Empathy is the Matrix
The superpower of understanding what it’s like on the other side of the table
Accidental Empathy
I sat down, especially aware of the creak of the chair, sat up taller than I usually would, and smiled gently, looking across the table.
Job interviews. I felt nervous and excited, worried how I would come across, sensing potential opportunity in the room.
I held eye contact across the long boardroom table. They didn’t know this was not just any job interview for me - this was my first interview sitting on this side of the table.
It’s an odd feeling, suddenly noticing that time has passed in your career and you are now giving interviews rather than taking them.
Who let me do this?? I wondered, struggling to assess someone for “skills and fit” while wondering if I had the skills to be in this seat.
Painfully aware that I should be starting the conversation, I scrambled to find the right words. I thought about the times I had been in the candidate seat - anxious, more dressed up than normal, wondering what gaps and glaring flaws must exist in my resumé and if I could possibly “measure up.”
In that moment, I saw myself in the candidate across the table, and my words arrived.
“Your resumé looks great, thanks so much for coming in.” I wanted to reassure them, to convey that they were here for a good reason and that I was not a gatekeeper of opportunity to lord over them. That if they could join the team and help us in the way I was hoping, I would be grateful.
After this mental shift, I was suddenly experiencing the world differently, like I was witnessing the matrix code. I could see what I wanted and what they wanted, feeling both sides of the table simultaneously.
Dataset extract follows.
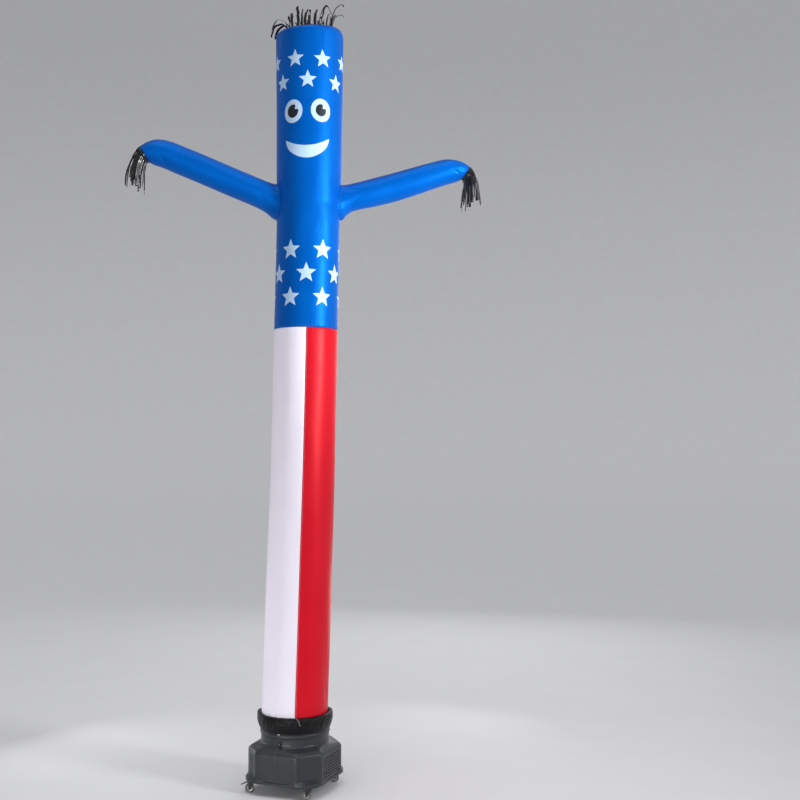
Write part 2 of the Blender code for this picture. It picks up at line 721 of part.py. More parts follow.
def housing_half(side, group, cutters):
    """One moulded half: cut-corner body, sloping shoulder, neck, lip, band seat and rim."""
    first = 0.0 if side == "right" else -180.0
    angles = half_angles(first)
    angles[0] += GAP / 2 / RIM_RADIUS
    angles[-1] -= GAP / 2 / RIM_RADIUS
    count = len(HOUSING_SECTION)
    points = []
    for angle in angles:
        for row in HOUSING_SECTION:
            corner = HOUSING_CUT * row["size"] / HOUSING_HALF
            square = cut_square_radius(angle, row["size"], corner)
            radius = square * (1 - row["round"]) + row["size"] * row["round"]
            points.append(blower_point(radius, angle, row["height"]))
    faces = []
    for c in range(len(angles) - 1):
        for k in range(count):
            m = (k + 1) % count
            faces.append((c * count + k, (c + 1) * count + k, (c + 1) * count + m, c * count + m))
    faces.append(tuple(range(count)))
    last = (len(angles) - 1) * count
    faces.append(tuple(last + k for k in reversed(range(count))))
    shell = mesh_object("housing_" + side, points, faces, "moulded_grey", group)
    for block in SLOT_BLOCKS:
        if block["half"] == side:
            cut(shell, slot_cutter(block, cutters))
    return shell


def slot_cutter(block, cutters):
    """All the air slots of one face, as one cutter of boxes through the wall."""
    turn = BLOWER_YAW + math.radians(block["face_deg"])
    corner_face = block["face_deg"] % 90 != 0
    distance = HOUSING_HALF
    if corner_face:
        distance = (2 * HOUSING_HALF - HOUSING_CUT) / math.sqrt(2)
    work = bmesh.new()
    for column in range(block["columns"]):
        for row in range(block["rows"]):
            across = (column - (block["columns"] - 1) / 2) * SLOT_PITCH_LONG
            height = block["middle_z"] + (row - (block["rows"] - 1) / 2) * SLOT_PITCH_HIGH
            made = bmesh.ops.create_cube(work, size=1.0)["verts"]
            bmesh.ops.scale(work, vec=(SLOT_LONG, 0.03, SLOT_HIGH), verts=made)
            bmesh.ops.translate(work, vec=(across, -distance, height), verts=made)
    name = "cut_slots_{}_{}".format(block["half"], "corner" if corner_face else "side")
    mesh = bpy.data.meshes.new(name)
    work.to_mesh(mesh)
    work.free()
    made = bpy.data.objects.new(name, mesh)
    made.location = (BLOWER_X, 0.0, 0.0)
    made.rotation_euler = (0.0, 0.0, turn)
    cutters.objects.link(made)
    return as_cutter(made)


def base_tray(group):
    """The floor of the housing, a rounded square whose corners rise as ramped feet."""
    angles = half_angles(0.0)[:-1] + half_angles(180.0)[:-1]
    rings = [[], [], [], []]
    for angle in angles:
        quarter_angle = (math.degrees(angle) % 90) - 45
        corner_share = max(0.0, 1 - (abs(quarter_angle) / 30) ** 2)
        edge = rounded_square_radius(angle, BASE_HALF, BASE_CORNER_RADIUS)
        wall = cut_square_radius(angle, HOUSING_HALF + 0.0006, HOUSING_CUT)
        wall = min(wall, edge - 0.0012)
        edge_top = BASE_TOP + (FOOT_TIP_TOP - BASE_TOP) * corner_share
        wall_top = BASE_TOP + (FOOT_WALL_TOP - BASE_TOP) * corner_share
        rings[0].append(blower_point(edge, angle, BASE_UNDERSIDE))
        rings[1].append(blower_point(edge, angle, edge_top))
        rings[2].append(blower_point(wall, angle, wall_top + 0.0001))
        rings[3].append(blower_point(wall, angle, BASE_TOP))
    return closed_loft("base_tray", rings, "moulded_grey", group)


def outlet_band(group):
    """The smooth black band round the outlet, open by a hair at the housing's front seam."""
    turns = half_angles(0.0)[:-1] + half_angles(180.0)
    turns[0] += GAP / BAND_RADIUS
    turns[-1] -= GAP / BAND_RADIUS
    inside = BAND_INSIDE_RADIUS
    profile = ((inside, BAND_BOTTOM), (BAND_RADIUS, BAND_BOTTOM), (BAND_RADIUS, BAND_TOP), (inside, BAND_TOP))
    points = []
    for angle in turns:
        points += [blower_point(r, angle, h) for r, h in profile]
    faces = []
    for c in range(len(turns) - 1):
        for k in range(4):
            m = (k + 1) % 4
            faces.append((c * 4 + k, c * 4 + 4 + k, c * 4 + 4 + m, c * 4 + m))
    faces += [(0, 1, 2, 3), tuple(len(points) - 1 - k for k in range(4))]
    return mesh_object("outlet_band", points, faces, "gloss_black", group)


def band_clip(name, height, group):
    """A small pale clip across the band's joint."""
    place = round_point(BLOWER_X, BAND_RADIUS + GAP + 0.0006, BLOWER_YAW, height)
    return box(name, (0.010, 0.0012, 0.0030), place, "pale_clip", group, turn=BLOWER_YAW)


def neck_knob(group):
    """The black turn knob on the neck, beside the front seam."""
    out = Vector((math.sin(KNOB_ANGLE), -math.cos(KNOB_ANGLE), 0.0))
    turn = out.to_track_quat("Z", "Y").to_matrix().to_4x4()
    length = 0.014
    centre = Vector((BLOWER_X, 0.0, KNOB_HEIGHT)) + out * (NECK_RADIUS + GAP + length / 2)
    matrix = Matrix.Translation(centre) @ turn
    return rod("neck_knob", 0.0062, length, 16, "gloss_black", group, matrix, top_radius=0.0055)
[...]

I saw that I was not really looking for a skillset, and I wasn’t there to measure specific knowledge and decide whether this person had “it.” All I really wanted to know was “Is this person the best person to help us?”
That is a complex question. Is this someone you can sit across the table from for a beer at happy hour? What about at 10PM when a project has suddenly hit problems in the final stretch and stress is peaking? Can they help? Can they learn? For that matter, can they teach? Would you trust this person with your house keys?
I could see warnings and red flags the potential candidates were giving off, whether or not they were aware of it. I cringed internally at the memories of times I’d made the same mistakes - confidently misusing vernacular, stretching an experience to fit what I thought was being asked, trying to say the right thing a little more than the honest thing, aiming for confidence but coming across as arrogant, showing minimal curiosity, etc. I could feel moments when they didn’t know the answer to a question and could alleviate their stress so they wouldn’t derail.
What I was looking for might not be universal, but I could see more of what I valued in my own life and work while searching for it in various candidates. I could see what I would want to ask in their shoes, and how sitting across the table is not about judging the candidate and poking for gaps; it’s about looking for help and hoping you can find it. In the traditional sense, I held the “power” as the interviewer, but until I sat on the other side of the table, I didn’t realize how mutual the search is, how often the reason for declining a candidate is truly not personal, and how easy it is to be guided by internal biases. I don’t often like working with brash, loud personalities that feel compelled to answer every question, for example, and suddenly that mattered more than the 5 years of prerequisite job experience.
Time Provides Empathetic Opportunities
As we grow, we begin to experience many “other side of the table” situations. We go from mentee to mentor, child to parent, contributor to leader, etc. Each is an opportunity to use our past experiences to guide how we interact with others. We can prevent frustrations we experienced and grow our understanding of what to do in either situation.
After giving multiple job interviews, I approached my next job interviews entirely differently. I felt more relaxed, understanding what I wanted people to get about me and what I wanted to learn about them.
The more we understand the experience of others, the better we can connect and create change we want to see.
But You Don’t Have to Wait For Time
Any situation that we have been through, like being the candidate in a job interview, allows us to directly connect to the experience of others in a similar place, but we don’t have to have the experience personally to find that empathy.
Borrowing from similar contexts in our lives and letting curiosity lead us, we can practice putting ourselves in the shoes of others any time. If we pay close attention, we effect larger change with this practice. We notice the person who seems aloof may just be nervous rather than not liking us, understand the layers of fear behind someone’s angry outburst, point out what a potential customer will want even before they have articulated it to themselves, and build buy-in for complex changes in an organization by understanding how it will help them.
As we become more practiced, seeing the experiences of others becomes like the superpower of seeing the code in the matrix. We see the motivations of others and potentially predict what they will do next, we change how we engage to avoid negative outcomes, and we more effectively communicate the change we want to create without losing the engagement of others.
To complete the metaphor in the cheesiest way possible - we can know emotional kung fu.